Do I Really Want to Paint? (2009, p. 19) may serve as the (interim) concluding work of the exhibition. In its center, the artist stands in her “work attire,” holding a painter’s brush in her left hand. Works of art are painted/reproduced on both her sides, like the pillars of Solomon’s Temple, Boaz and Yakhin: prehistoric running bulls from the cave of Lascaux; a child’s doodle (her son’s?); a self-portrait by Rembrandt; a portrait drawing by Malva Schalek; and a fragment of Kalonymos Kalmish Shapiro's manuscript. These reproductions are a sort of identity card of Kestenbaum Ben-Dov, a neuroimaging of her consciousness, preferences and personality. The question “Do I really want to paint?” remains open. The answer to it might be inherent in the act itself, in the ongoing, exhausting ritualistic ceremony of creating one more painting, and then another, and another.

 

Prof. Haim Maor - Curator of the exhibition

 



[1] Citations from the artist are taken from her various unpublished writings, which are kept in her archive in Eshchar. All texts and the permission to use them in this article were given to the author on July 4, 2011.

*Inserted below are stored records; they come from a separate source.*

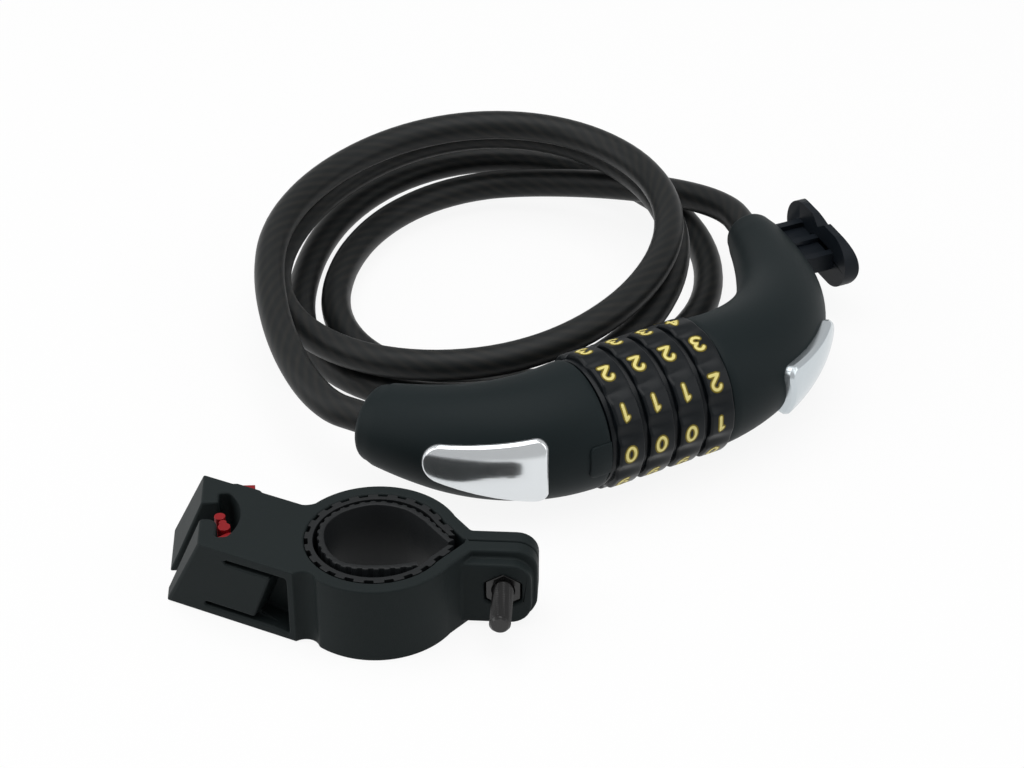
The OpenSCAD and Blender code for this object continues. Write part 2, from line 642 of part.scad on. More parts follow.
module bracket_body() color("#262b2e") difference() {
    union() {
        // ring and receiver, cut to height as one
        intersection() {
            union() {
                translate([0, 0, -1]) pointed(ring_r, bracket_h + 2);
                receiver_block();
                rim_of_button();
                wall_fillet();
            }
            bracket_slab();
        }
        on_ears() ear(ear_t, bracket_h, 1);
        on_ears() ear(ear_t, bracket_h, -1);
        on_ears() ear(boss_t, boss_top, -1, boss_inset);
    }
    translate([0, 0, -1]) pointed(bore_r, bracket_h + 2);
    on_ears() translate([bore_r, split_y - ear_gap / 2, -1]) cube([2 * ring_r, ear_gap, bracket_h + 2]);
    translate([0, 0, -1]) linear_extrude(bracket_h + 2) {
        cavity_outline();
        slot_outline();
    }
    latch_pocket();
    tongue_slots();
    corner_groove();
    on_ears() translate([bolt_reach, far_face + 1, bolt_z]) rotate([90, 0, 0])
        cylinder(r = bolt_r + 0.3, h = far_face - near_face + 2);
    on_ears() translate([bolt_reach, near_face + nut_deep + nut_t + 0.1, bolt_z])
        nut_prism(nut_play, nut_deep + nut_t + 1);
}
rib_count = 22;
rib_h = 0.9;
rib_w = 2.4;
module strip_gap(r, half) on_ears() translate([0, 0, -1]) linear_extrude(bracket_h + 2)
    polygon([[0, 0], [2 * r * cos(half), 2 * r * sin(half)], [2 * r, 0], [2 * r * cos(half), -2 * r * sin(half)]]);
module clamp_liner() color("#1a1c1e") difference() {
    intersection() {
        union() {
            translate([0, 0, -1]) pointed_ring(bore_r - rib_h, liner_r, bracket_h + 2);
            translate([0, 0, -2]) intersection() {
                pointed_ring(bore_r - fit, liner_r + 0.3, bracket_h + 4);
                for (k = [1 : rib_count - 1]) rotate([0, 0, ear_angle + 360 * k / rib_count])
                    translate([0, -rib_w / 2, -1]) cube([2 * bore_r, rib_w, bracket_h + 6]);
            }
        }
        bracket_slab();
    }
    strip_gap(bore_r, 6);
}
module liner_insert() color("#1a1c1e") difference() {
    ring(liner_r - fit, tube_r, bracket_h);
    strip_gap(bore_r, 24);
}
bolt_head_r = 4.4;
bolt_head_h = 4;
bolt_tip = 18;
bolt_socket_r = 2.3;
bolt_socket_h = 2.2;
module clamp_bolt() color("#2b2d2f") on_ears() translate([bolt_reach, far_face, bolt_z]) rotate([90, 0, 0]) {
    cylinder(r = bolt_r, h = far_face + bolt_tip);
    translate([0, 0, -bolt_head_h]) difference() {
        cylinder(r = bolt_head_r, h = bolt_head_h);
        translate([0, 0, -1]) cylinder(r = bolt_socket_r, h = bolt_socket_h + 1, $fn = 6);
    }
}
module clamp_nut() color("#2b2d2f")
    on_ears() translate([bolt_reach, near_face + nut_deep + nut_t, bolt_z]) difference() {
        nut_prism(0, nut_t);
        rotate([90, 0, 0]) translate([0, 0, -1]) cylinder(r = bolt_r + 0.02, h = nut_t + 2);
    }
module release_latch() color("#a5161b") {
    translate([arm_x, hook_near, latch_z]) cube([arm_w, arm_end - hook_near, latch_h]);
    translate([stem_x - stem_w / 2, arm_end - stem_root, stem_z])
        cube([stem_w, button_end - arm_end + stem_root, stem_h]);
    translate([0, 0, latch_z]) linear_extrude(latch_h)
        polygon([[cavity_x + 0.3, hook_near], [arm_x + 0.5, hook_near], [arm_x + 0.5, hook_tip],
            [cavity_x + 2.6, hook_tip], [cavity_x + 0.3, hook_tip - 1.6]]);
}
spring_near = pocket_near - spring_bore;
spring_inset = spring_wire_r + 0.1;
spring_path = [for (k = [0 : spring_curls * 8]) [arm_mid + spring_r * cos(45 * k),
    spring_near + spring_inset + (hook_near - spring_near - 2 * spring_inset) * k / (spring_curls * 8),
    latch_z + latch_h / 2 + spring_r * sin(45 * k)]];
module latch_spring() color("#9aa0a4") tube(spring_path, spring_wire_r);

// Cable
// The winding: its radius and height at each quarter turn, from where the cable
// leaves the elbow's side to where it turns off to the plug
coil_x = 14;
coil_y = 80.5;
coil_mean = 53;
coil_oval = 2.4;
coil_oval_turn = 29;
coil_start = 60;
coil_in = [0, -12, -10.5, 9, 12.5, -2.5, 1.5, 0, 3, 3.5, -1.5, -2, -3, 3.5];
coil_z = [7.5, 5, 4.5, 5, 9.5, 4.5, 9, 17, 22.5, 14, 17.5, 26, 29, 23.5];
lead_straight = cable_d;
lead_in = [21, 15];
lead_out = [25, 15];
loop_rings = 24;
cable_sides = 6;

function key(v, i) = i < 0 ? 2 * v[0] - v[1] : i > len(v) - 1 ? 2 * v[len(v) - 1] - v[len(v) - 2] : v[i];
function smooth(v, u) = let(i = min(floor(u), len(v) - 2), f = u - i,
    a = key(v, i - 1), b = v[i], c = v[i + 1], d = key(v, i + 2))
    b + f / 2 * (c - a + f * (2 * a - 5 * b + 4 * c - d + f * (3 * (b - c) + d - a)));
function coil_point(u) = let(a = coil_start + 90 * u,
    r = coil_mean + coil_oval * cos(2 * (a - coil_oval_turn)) + smooth(coil_in, u))
    [coil_x + r * cos(a), coil_y + r * sin(a), smooth(coil_z, u)];
function unit(v) = v / norm(v);
function bezier(a, b, c, d, t) =
    pow(1 - t, 3) * a + 3 * pow(1 - t, 2) * t * b + 3 * (1 - t) * t * t * c + pow(t, 3) * d;
coil_quarters = len(coil_in) - 1;
coil_first = coil_point(0);
coil_last = coil_point(coil_quarters);
first_way = unit(coil_point(0.01) - coil_first);
last_way = unit(coil_last - coil_point(coil_quarters - 0.01));
elbow_lead = elbow_end + elbow_out * lead_straight;
plug_lead = plug_end + plug_out * lead_straight;
lead_steps = 10;
// The lead runs from the elbow to a quarter turn into the winding, then the coil takes over
lead_quarters = 1;
join = coil_point(lead_quarters);
join_way = unit(coil_point(lead_quarters + 0.01) - join);
lead_path = concat(
    [elbow_end - elbow_out * (cable_seat - eps)],
    [for (k = [0 : lead_steps - 1]) bezier(elbow_lead, elbow_lead + elbow_out * lead_in[0],
        coil_first - first_way * lead_in[1], coil_first, k / lead_steps)],
    [for (k = [0 : lead_quarters * loop_rings / 4]) coil_point(k * 4 / loop_rings)]);
coil_path = concat(
    [for (k = [lead_quarters * loop_rings / 4 : coil_quarters * loop_rings / 4])
        coil_point(k * 4 / loop_rings)],
    [for (k = [1 : lead_steps]) bezier(coil_last, coil_last + last_way * lead_out[0],
        plug_lead + plug_out * lead_out[1], plug_lead, k / lead_steps)],
    [plug_end - plug_out * (cable_seat - eps)]);

// A round tube swept along points, without twist
function side_of(way, last) = unit(last - way * (last * way));
function ways(p) = [for (i = [0 : len(p) - 1])
    unit(p[min(i + 1, len(p) - 1)] - p[max(i - 1, 0)])];
function sides(w, i, s) = i >= len(w) ? [] : let(n = side_of(w[i], s)) concat([n], sides(w, i + 1, n));
module tube(p, r, first, last) {
    mid = ways(p);
    w = [for (i = [0 : len(p) - 1]) i == 0 && !is_undef(first) ? first
        : i == len(p) - 1 && !is_undef(last) ? last : mid[i]];
    s = sides(w, 0, abs(w[0].z) < 0.9 ? [0, 0, 1] : [0, 1, 0]);
    n = cable_sides;
    points = [for (i = [0 : len(p) - 1]) for (k = [0 : n - 1])
        p[i] + r * (s[i] * cos(360 * k / n) + cross(w[i], s[i]) * sin(360 * k / n))];
    faces = concat([[for (k = [0 : n - 1]) k]],
        [for (i = [0 : len(p) - 2]) for (k = [0 : n - 1]) let(m = (k + 1) % n)
            each [[i * n + k, (i + 1) * n + m, i * n + m], [i * n + k, (i + 1) * n + k, (i + 1) * n + m]]],
        [[for (k = [n - 1 : -1 : 0]) (len(p) - 1) * n + k]]);
    polyhedron(points, faces, convexity = 20);
}
module cable_coil() color("#2e3234") in_lock() tube(coil_path, cable_d / 2, join_way, -plug_out);
module cable_lead() color("#2e3234") in_lock() tube(lead_path, cable_d / 2, elbow_out, join_way);

// Least gap from the cable to itself, between points more than far_apart along it
far_apart = 60;
whole_path = concat([for (i = [0 : len(lead_path) - 2]) lead_path[i]], coil_path);
function run(p, i = 0, d = 0) = i >= len(p) ? [] :
    let(e = i == 0 ? 0 : d + norm(p[i] - p[i - 1])) concat([e], run(p, i + 1, e));
path_run = run(whole_path);
least = min([for (i = [0 : len(whole_path) - 1]) for (j = [i + 1 : 1 : len(whole_path) - 1])
    if (path_run[j] - path_run[i] > far_apart) norm(whole_path[i] - whole_path[j])]);
echo(cable_length = path_run[len(path_run) - 1], least_gap = least - cable_d);

elbow_housing();
elbow_plate();
lock_core();
core_pin();
detent_spring();
dial_washer();
mount_stud();
elbow_ferrule();
elbow_ferrule_pin();
cable_coil();
cable_lead();
plug_housing();
plug_plate();
shackle_pin();
shackle_cross_pin();
plug_ferrule();
plug_ferrule_pin();
dial(1);  // dial_1
dial(2);  // dial_2
dial(3);  // dial_3
dial(4);  // dial_4
clutch_ring(1);  // clutch_ring_1
clutch_ring(2);  // clutch_ring_2
clutch_ring(3);  // clutch_ring_3
clutch_ring(4);  // clutch_ring_4
bracket_body();
clamp_liner();
liner_insert();
clamp_bolt();
clamp_nut();
release_latch();
latch_spring();
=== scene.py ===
import json
from math import acos, atan2, cos, degrees, pi, radians, sin, sqrt
import bpy
import bmesh
from mathutils import Matrix, Vector
from mathutils.bvhtree import BVHTree
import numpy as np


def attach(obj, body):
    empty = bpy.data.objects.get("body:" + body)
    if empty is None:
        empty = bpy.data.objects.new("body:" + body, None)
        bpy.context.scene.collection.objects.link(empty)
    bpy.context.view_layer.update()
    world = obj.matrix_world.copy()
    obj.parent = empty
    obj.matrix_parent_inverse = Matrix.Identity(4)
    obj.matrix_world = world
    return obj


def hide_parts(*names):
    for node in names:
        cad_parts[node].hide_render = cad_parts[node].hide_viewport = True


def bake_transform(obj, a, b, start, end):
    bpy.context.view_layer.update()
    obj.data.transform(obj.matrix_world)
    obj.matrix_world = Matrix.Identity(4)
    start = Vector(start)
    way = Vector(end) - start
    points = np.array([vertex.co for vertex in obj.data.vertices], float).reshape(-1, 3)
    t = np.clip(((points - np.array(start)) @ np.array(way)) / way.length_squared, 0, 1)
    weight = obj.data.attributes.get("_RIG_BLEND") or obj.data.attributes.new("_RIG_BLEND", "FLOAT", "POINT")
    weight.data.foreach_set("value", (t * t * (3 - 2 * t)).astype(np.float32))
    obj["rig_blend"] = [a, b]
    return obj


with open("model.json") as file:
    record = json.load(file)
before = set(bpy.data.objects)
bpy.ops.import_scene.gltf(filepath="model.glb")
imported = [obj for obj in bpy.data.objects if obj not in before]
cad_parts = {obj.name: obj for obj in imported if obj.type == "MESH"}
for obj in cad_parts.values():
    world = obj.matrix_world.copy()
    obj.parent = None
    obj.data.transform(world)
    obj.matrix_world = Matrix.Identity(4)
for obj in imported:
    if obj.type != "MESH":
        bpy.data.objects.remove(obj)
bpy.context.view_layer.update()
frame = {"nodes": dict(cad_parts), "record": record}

# Shapes are worked out in millimetres in the lock's own frame (X along the barrel to the elbow,
# Y away, origin on the ground under the first dial) and set down in metres at the end.
layout = {"lockX": 53, "lockY": 48, "lockTurn": 27, "axisZ": 17.4}
lockPlace = (Matrix.Scale(0.001, 4) @ Matrix.Translation((layout["lockX"], layout["lockY"], 0))
             @ Matrix.Rotation(radians(layout["lockTurn"]), 4, "Z"))
scene = bpy.context.scene

# ---- camera
view = {"azimuth": -2.7, "elevation": 34.4, "distance": 0.655, "lens": 87.9, "sensor": 36, "near": 0.01,
        "target": (0.03515, 0.09053, -0.0009)}


def placeCamera():
    a, e = radians(view["azimuth"]), radians(view["elevation"])
    back = Vector((sin(a) * cos(e), -cos(a) * cos(e), sin(e)))
    data = bpy.data.cameras.new("camera")
    data.lens = view["lens"]
    data.sensor_width = view["sensor"]
    data.clip_start = view["near"]
    camera = bpy.data.objects.new("camera", data)
    scene.collection.objects.link(camera)
    camera.location = Vector(view["target"]) + back * view["distance"]
    camera.rotation_euler = back.to_track_quat("Z", "Y").to_euler()
    scene.camera = camera


placeCamera()
print("camera placed")


# ---- shaping helpers
mergeGap = 1e-4


def heading(degrees):
    return Vector((cos(radians(degrees)), sin(radians(degrees)), 0))


def ringAt(point, way, r, rUp=None, up=Vector((0, 0, 1))):
    # where a unit circle goes whose plane is square to way; rUp flattens it
    way = way.normalized()
    side = way.cross(up).normalized()
    top = side.cross(way)
    m = Matrix.Identity(4)
    for row in range(3):
        m[row][0] = side[row] * r
        m[row][1] = top[row] * (r if rUp is None else rUp)
        m[row][2] = way[row] * r
        m[row][3] = point[row]
    return m


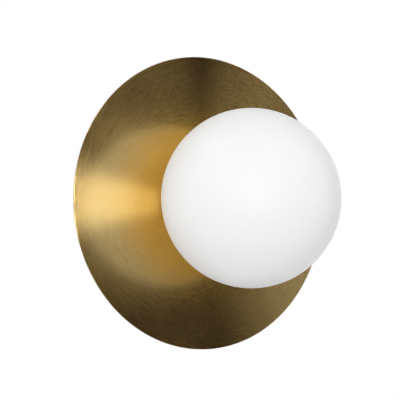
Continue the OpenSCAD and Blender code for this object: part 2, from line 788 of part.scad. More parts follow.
// White plastic housing between the bulb's cap and its dome
module bulb_housing() {
    belly_r = housing_foot_r + 2.2;
    belly_z = housing_back + 0.35 * housing_l;
    color("#ecece8") turned([
        [spigot_r - housing_t, housing_back - 4], [spigot_r, housing_back - 4],
        [spigot_r, housing_back], [housing_foot_r, housing_back],
        [housing_foot_r + 0.6, housing_back + 1], [belly_r, belly_z], [rim_r, housing_front - 1],
        [rim_r, housing_front], [board_r + 0.1, housing_front],
        [board_r + 0.1, housing_front - board_t], [board_r - 2, housing_front - board_t],
        [belly_r - housing_t - 0.6, belly_z + 1], [spigot_r - housing_t, housing_back + 2]]);
}

// Aluminium board that carries the chips
module bulb_led_board() {
    color("#dfe2e4") ring(board_r, 2.5, board_front - board_t, board_front);
}

// Light-emitting chips
module bulb_leds() {
    color("#f2e27a") on_wall() for (i = [0 : led_count - 1]) rotate([0, 0, 360 * i / led_count])
        translate([led_ring_r - led_w / 2, -led_w / 2, board_front]) cube([led_w, led_w, led_h]);
}

// Driver board with its capacitor, coil and two leads
module bulb_driver() {
    board_w = 2 * (spigot_r - housing_t) - 1.4;
    z0 = housing_back - driver_tail;
    z1 = housing_back + driver_reach;
    sunk = driver_t / 8;
    color("#4f8a5b") on_wall() union() {
        translate([-board_w / 2, -driver_t / 2, z0]) cube([board_w, driver_t, z1 - z0]);
        translate([-capacitor_d / 4, (driver_t + capacitor_d) / 2 - sunk, z0 + capacitor_l / 4])
            cylinder(d = capacitor_d, h = capacitor_l, $fn = 48);
        translate([-coil_w / 2, -coil_h - driver_t / 2 + sunk, z0 + driver_tail / 2])
            cube([coil_w, coil_h, coil_w]);
        for (s = [-1, 1]) translate([s * lead_x, 0, z1 - driver_t / 2])
            cylinder(d = lead_d, h = board_front - board_t - z1 + driver_t / 2, $fn = 24);
    }
}

// Threaded metal cap of the bulb
module bulb_screw_cap() {
    r_high = cap_d / 2;
    r_low = r_high - cap_thread;
    turns = floor((housing_back - 3 - screw_cap_back) / cap_pitch);
    thread = ring_thread(r_low, r_high, screw_cap_back + 2.2, cap_pitch, turns);
    thread_end = screw_cap_back + 2.2 + turns * cap_pitch;
    color("#c9cbcd") turned(concat(
        [[cap_mouth_r, screw_cap_back], [r_low - 0.6, screw_cap_back + 0.8]],
        [[r_low, screw_cap_back + 2]],
        thread,
        [[r_low, max(housing_back, thread_end + 0.1)]],
        [[r_low - cap_sheet, max(housing_back, thread_end + 0.1)]],
        [for (i = [len(thread) - 1 : -1 : 0]) thread[i] - [cap_sheet, 0]],
        [[r_low - cap_sheet, screw_cap_back + 2], [r_low - 1, screw_cap_back + 1.2]],
        [[cap_mouth_r, screw_cap_back + bevel]]));
}

// Black insulator between the cap and the tip
module bulb_cap_insulator() {
    foot = bulb_back + contact_h;
    color("#2b2b2d") turned([
        [0, foot], [contact_r + bevel, foot], [cap_mouth_r - 2 * slip, screw_cap_back - slip],
        [cap_mouth_r, screw_cap_back], [cap_mouth_r, screw_cap_back + bevel],
        [cap_mouth_r - 1, screw_cap_back + 1], [0, screw_cap_back + 1]]);
}

// Soldered contact at the bulb's tip
module bulb_tip_contact() {
    color("#c3c5c8") turned([
        [0, bulb_back], [contact_r - 2, bulb_back], [contact_r - 0.4, bulb_back + 0.5],
        [contact_r, bulb_back + contact_h], [0, bulb_back + contact_h]]);
}

wall_strap();
strap_back_nut();
strap_lock_washer();
strap_front_nut();
centre_rod();
earth_screw();
earth_washer();
earth_ring_tag();
back_pan();
terminal_block();
terminal_tubes();
terminal_screws();
block_fixing_screws();
live_wire();
neutral_wire();
earth_wire();
disc();
globe_cup();
cup_washer();
cup_nut();
globe_gasket();
holder_cap();
holder_grub_screw();
holder_insert();
holder_terminals();
holder_terminal_screws();
contact_rivets();
centre_contact();
screw_shell();
holder_sleeve();
globe();
globe_collar();
bulb_diffuser();
bulb_housing();
bulb_led_board();
bulb_leds();
bulb_driver();
bulb_screw_cap();
bulb_cap_insulator();
bulb_tip_contact();
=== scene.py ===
# %% [markdown]
# # Globe wall light
# A blown opal globe stands on the middle of a round brass plate that is brushed in circles.
# Behind the plate a spun pan closes on the wall and hides a strap, the wiring and the terminal block.
# Inside the globe there is a lampholder with its bulb.
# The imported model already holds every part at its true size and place. This notebook gives the parts their
# looks: it makes the plate, the globe and the wires again as smooth surfaces, and finishes every other part
# where it is.

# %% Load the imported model
import json
import math
import bpy
import numpy as np
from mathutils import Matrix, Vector


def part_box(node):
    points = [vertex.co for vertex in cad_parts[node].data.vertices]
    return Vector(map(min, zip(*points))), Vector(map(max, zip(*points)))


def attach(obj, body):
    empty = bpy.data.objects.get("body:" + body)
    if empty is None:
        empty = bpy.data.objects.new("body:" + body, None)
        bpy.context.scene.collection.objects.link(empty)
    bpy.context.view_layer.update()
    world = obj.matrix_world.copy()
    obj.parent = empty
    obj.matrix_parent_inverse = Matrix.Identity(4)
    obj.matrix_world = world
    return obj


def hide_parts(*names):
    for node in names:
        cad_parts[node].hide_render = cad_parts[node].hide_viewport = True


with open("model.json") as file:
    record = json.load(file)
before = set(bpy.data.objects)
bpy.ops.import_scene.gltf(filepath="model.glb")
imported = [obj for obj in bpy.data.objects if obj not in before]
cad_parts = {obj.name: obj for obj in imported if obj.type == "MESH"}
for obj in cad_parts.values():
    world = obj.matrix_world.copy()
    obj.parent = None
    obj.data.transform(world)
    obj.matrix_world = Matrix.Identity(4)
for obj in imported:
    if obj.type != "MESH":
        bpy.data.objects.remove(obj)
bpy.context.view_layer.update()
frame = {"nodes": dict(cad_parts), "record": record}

# %% [markdown]
# ## Camera
# The photograph was taken from the left and a little from below, with a long lens: the plate shows as an
# ellipse 0.85 as wide as it is high, and the globe covers its right half. Azimuth 0 looks straight at the
# plate from the room, and a negative azimuth stands further to the left.
# The lens shift moves the picture without turning the camera, as cropping a print does.

# %% Camera
def towards(azimuth, elevation):
    """Unit vector from the light towards azimuth and elevation, in degrees."""
    sideways, upwards = math.radians(azimuth), math.radians(elevation)
    level = math.cos(upwards)
    return Vector((math.sin(sideways) * level, -math.cos(sideways) * level, math.sin(upwards)))


AIM = Vector((0.0, -0.034, 0.0))  # middle of the plate's front face
CAMERA_AZIMUTH, CAMERA_ELEVATION = -32.22, -3.46
CAMERA_DISTANCE = 1.4
PICTURE = 400  # width and height in pixels of the picture that the next two values belong to
FOCAL_PIXELS = 1168.9  # focal length
AIM_PIXEL = (206.3, 202.4)  # where the middle of the plate lands

camera = bpy.data.objects.new("camera", bpy.data.cameras.new("camera"))
bpy.context.scene.collection.objects.link(camera)
to_camera = towards(CAMERA_AZIMUTH, CAMERA_ELEVATION)
camera.location = AIM + to_camera * CAMERA_DISTANCE
camera.rotation_euler = (-to_camera).to_track_quat("-Z", "Y").to_euler()
camera.data.lens = FOCAL_PIXELS / PICTURE * camera.data.sensor_width
camera.data.shift_x = (PICTURE / 2 - AIM_PIXEL[0]) / PICTURE
camera.data.shift_y = (AIM_PIXEL[1] - PICTURE / 2) / PICTURE
bpy.context.scene.camera = camera
print("lens", round(camera.data.lens, 1), "mm at", [round(c, 3) for c in camera.location])

# %% [markdown]
# ## One function for every turned shape
# The plate and the globe are both round about the axis that stands out of the wall, so one function makes
# them: a profile, drawn as radius against distance from the wall, is carried once around the axis.
# Where the profile touches the axis, the ring shrinks to a single point, so that the pole is closed.
# The UV map follows the turning: U runs round the axis, and V runs along the profile.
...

[2] The motif of oil paint-stained blue shirt first appeared in Portrait III (1992).

[3] Hasna(2001) is an Arab woman, Rachel (2002) is a Jewish woman of Ethiopian descent, and Sigal (2002) is an Ultra-Orthodox Jewish woman.

[4] The book is a compilation of sermons delivered by Kalonymos Kalmish Shapiro, the Grand Rabbi of Piaseczno, to his disciples in the Warsaw Ghetto during the Holocaust. The author dubbed it “Torah Innovations from the Years of Fury, 5700, 5701, 5702.” The book was first published in Hebrew in Israel (1960) and some forty years later was translated into English by J. Heschy Worch and published under the title Sacred Fire: Torah from the Years of Fury, 1939-1942 (Jerusalem: J. Aronson, c.2000). In his homilies, the Rebbe sought to provide an ideational-Hassidic answer to the difficulty to justify the mysterious ways in which God works and find a meaning for suffering and martyrdom, as well as to encourage his audience and give a sense of direction to his followers.